Manassah and his Polish sidekick Yankele examine a theater poster of a London play they then see from box seats—without purchasing tickets. Drawings by George Hutchinson accompany almost all editions of King of the Schnorrers, which has been in print since 1894.
“Why did you sell my clothes?” Grobstock asks, insulted by the beggar’s disdain for his own finer attire. “You did not expect me to wear them?” da Costa replies. “No, I know my station, thank God.” Thus does the king of the schnorrers deliver a stunningly aggressive rebuke to the man who has tried to ingratiate himself with his alleged betters and ends by trembling before the judgment of his inferior.

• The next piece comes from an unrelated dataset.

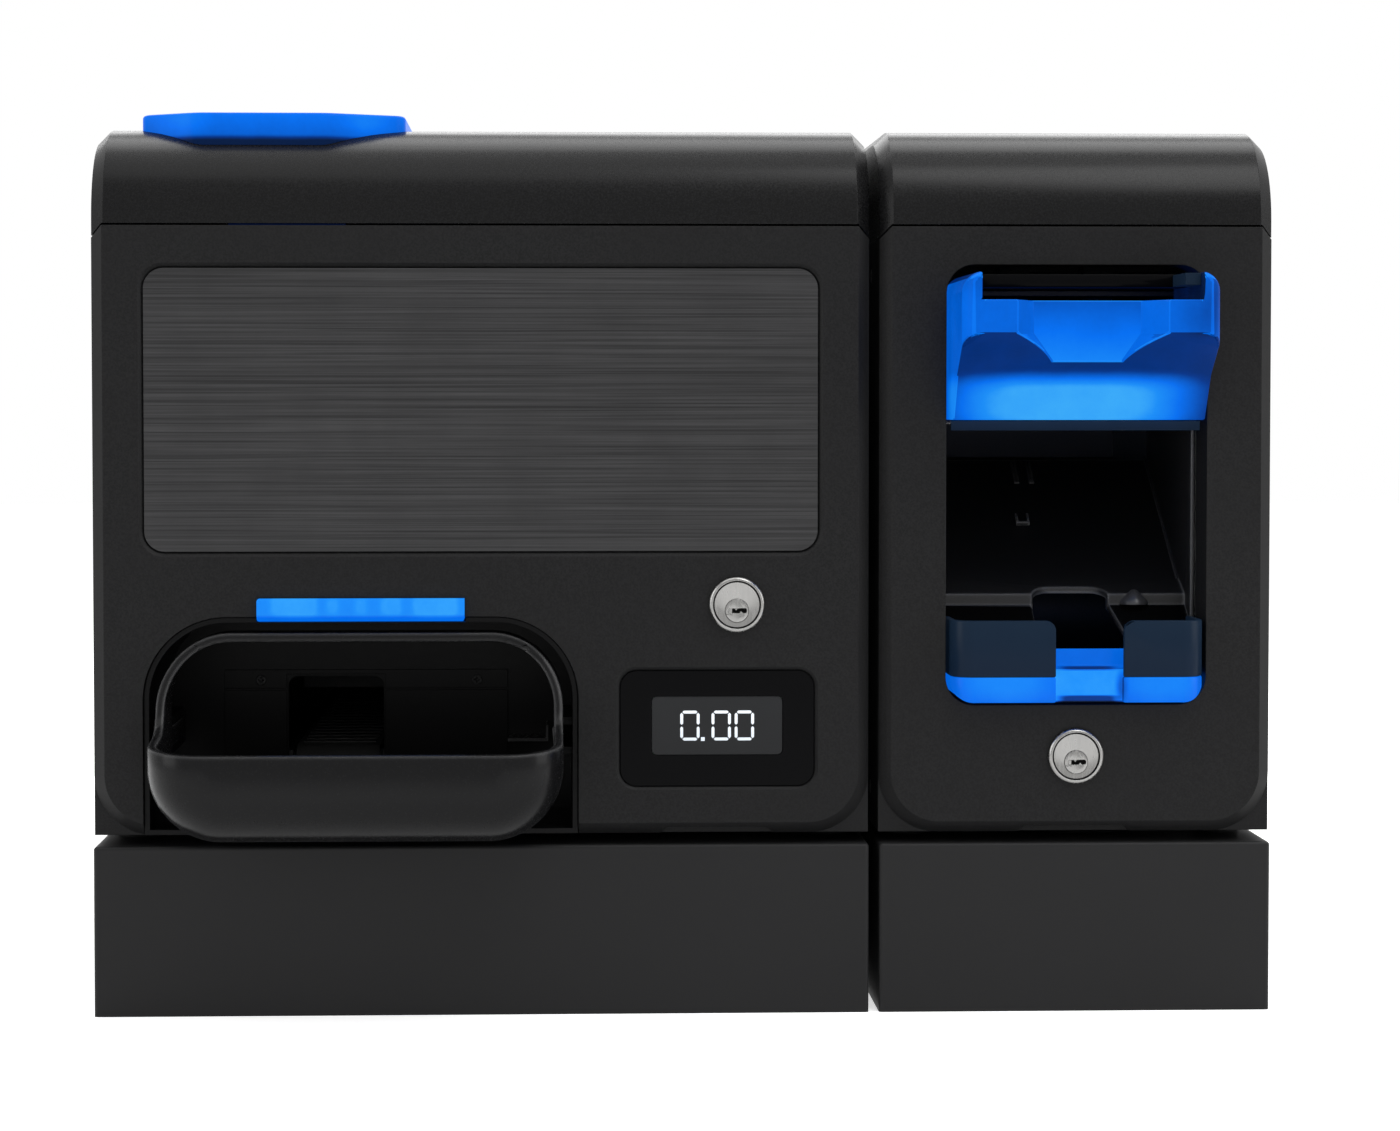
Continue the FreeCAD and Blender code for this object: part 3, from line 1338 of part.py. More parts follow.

Here it is worth contrasting Zangwill with Heine when it comes to portraying Jews making their unorthodox way in a Gentile world. Whereas the German poet presents the Jew as a bewitched canine who gets to feel human only once a week, Zangwill’s Jew has never lost his regal bearing. Unlike Gumpelino and Hirsch-Hyacinth, who have traded in their names to climb the social ladder, da Costa flaunts every feature of his Jewish inheritance. The more expertly he works the system, the more we relish his challenge to its hypocrisies and abuses, and such conventions as working for a living or abiding by local institutional rules. It is the essential benignity of British society, despite its prejudices, that establishes the gentler tone of this social satire in which the worst thing one suffers is loss of dignity.